Friday, July 9, 2010

Tentative Gains-Last Update: 09-Jul-10 08:35 ET

"Discounted but not forgotten" - that's the general feeling in the markets as we near the end of yet another volatile week. While the macro economic risks have not dissipated, the view appears to be that they have been adequately discounted. The pessimism seems to have reached a palpable saturation point that pushed global equity valuations to very attractive levels luring buyers back in.

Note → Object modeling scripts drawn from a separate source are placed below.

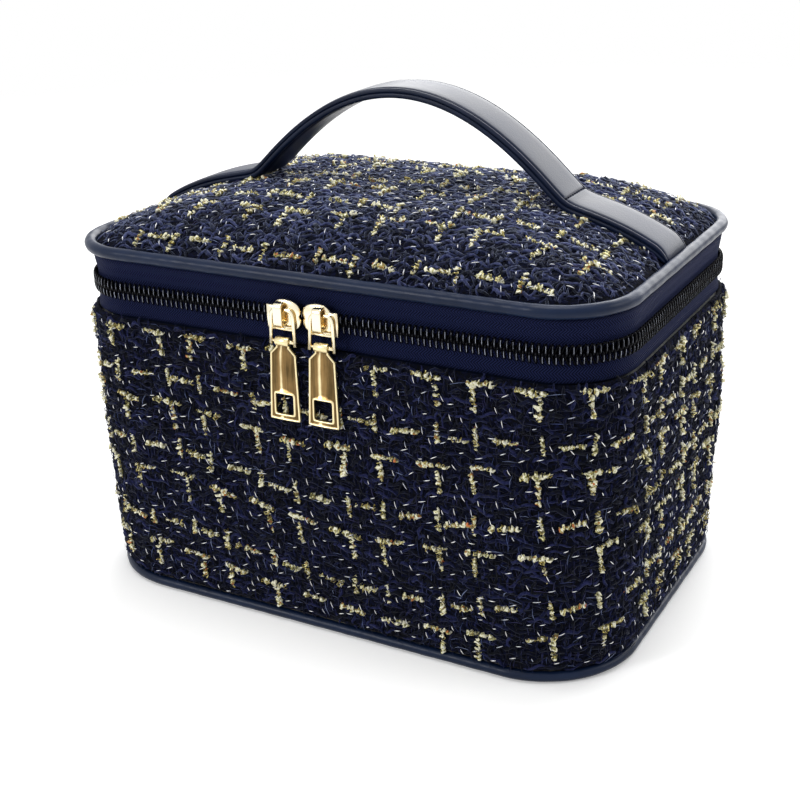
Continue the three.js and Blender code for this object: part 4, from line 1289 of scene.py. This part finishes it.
groove_mm = groove / mm
top_half = [
    (0.5, 3.88), (5, 3.86), (7.4, 3.78), (8.2, 3.66), (8.55, 3.4), (groove_mm - 0.1, 2.95),
    (groove_mm + 0.1, 2.95), (8.95, 3.35), (9.15, 3.5), (9.5, 3.46), (9.74, 3.25), (9.82, 2.95),
    (9.82, 2.5), (9.72, 2.12), (9.4, 1.98), (8.2, 1.98), (8.0, 2.65), (4, 2.65)]
under_half = [
    (0.5, -0.02), (5, 0), (groove_mm - 0.3, 0.05), (groove_mm, 0.3), (groove_mm + 0.3, 0.08),
    (9.45, 0.15), (9.9, 0.45), (10.05, 0.9), (10.05, 1.4), (9.95, 1.75), (9.6, 1.9), (8.2, 1.9),
    (8.0, 1.15), (4, 1.15)]
core_half = [(2, 1.5), (7.2, 1.5), (7.5, 1.7), (7.5, 2.1), (7.2, 2.3), (2, 2.3)]
handle_top = strap_band("handle_top_strap", mirrored(top_half), navy_leather)
mount(handle_top, "lid", "leather", "handle_top_leather")
handle_under = strap_band("handle_under_strap", mirrored(under_half), navy_leather)
mount(handle_under, "lid", "leather", "handle_under_leather")
handle_core = strap_band("handle_core_strip", mirrored(core_half), foam_material)
mount(handle_core, "lid", "foam", "handle_core")

# The stitches of the two cross seams, in near-black thread that is sunk into the leather.
cross_thread = mottled(
    "ink_sewing_thread", 1500.0, detail=2.0, finish={"Roughness": 0.6, "Specular IOR Level": 0.2},
    stops=[(0.3, "#04060f"), (0.7, "#111a33")])
stitches_across = np.arange(-7.6, 7.7, 1.9) * mm
seam_stitches = [(seam, across) for seam in seam_places for across in stitches_across]


def seam_points(lift):
    """Every stitch's place in the two seams, at a height over the strap's underside."""
    return np.array([strap_point(np.array([x, x]), across, lift)[0] for x, across in seam_stitches])


seam_place = seam_points(3.9 * mm)
seam_facing = seam_points(4.9 * mm) - seam_place
seam_facing /= np.linalg.norm(seam_facing, axis=1, keepdims=True)
cross_stitches = laid("handle_cross_stitches", stitch_shape("handle_thread", 1.3 * mm, 0.32 * mm),
                      seam_place, seam_facing, (0, 1, 0), cross_thread)
mount(cross_stitches, "lid", "leather")


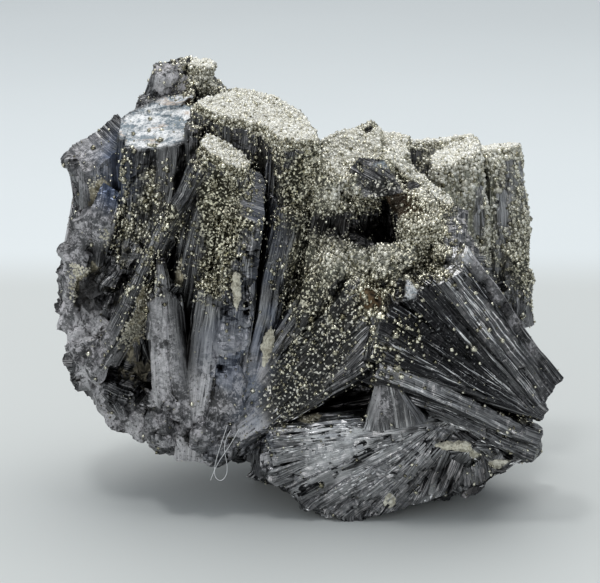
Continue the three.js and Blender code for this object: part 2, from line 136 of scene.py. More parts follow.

Equities continue to rebound off lows focusing on signs of stability in the global economic environment, while keenly focused on the upcoming earnings season next week. Barring an late-day Friday sell-off, U.S. equity markets are on track to close one of the strongest weeks since mid-April. U.S. equity futures are fluctuating with little direction as the headlines slow.
The "signs" market participants are focusing on include narrowing spreads against sovereign defaults, higher interest rates in several Asian countries (So. Korea, Malaysia, Taiwan, and India), and a rebound in commodity prices. 
The question will be will earnings results and forward guidance from the U.S. corporate sector be enough to sustain the reversal. We anticipate Q2 results will be further confirmation of an earnings recovery. Earnings for the S&P 500 are expected to grow 34% on a year/year basis.
Europe is trading higher across broad as the mood lightens and risk aversion subsidies. A stronger than expected French manufacturing report for May is helping by suggesting an improvement in global trade. ECB President, Jean-Claude Trichet, has commented that while the fiscal crisis isn't over, the economic signs are "encouraging". 
Crude is back comfortably in the $75 per barrel level. The upward push is being driven by renewed optimism on the back of the IMF global growth revision. Meanwhile, natural gas declined despite record temperatures after the Dept of Energy's weekly inventory reports showed storage levels rose by 78 bln cubic feet to 2.76 tcf. Copper has reversed back up to its 50 day sma at $302.60 per pound.

 
The U.S. Federal Appeals court upheld the lower's courts ruling that rejecting the moratorium on deepwater drilling. The verdict does not come as a surprise as such is causing little change in drillers' shares premarket. The Obama administration was seeking to reinstate the moratorium, while it challenged an order by the U.S. District Court in Louisiana on May 27. It's unclear whether deepwater utilization levels will go back to prior levels. The economics of offshore deepwater drilling have certainly changed.
Shares of search-engine giant Google (GOOG) gained after the company said the Chinese government renewed its Internet license. The company had submitted a revised application (which includes redirects to non-filtered Hong Kong site) to meet regulations in China ending a six-month standoff over censorship.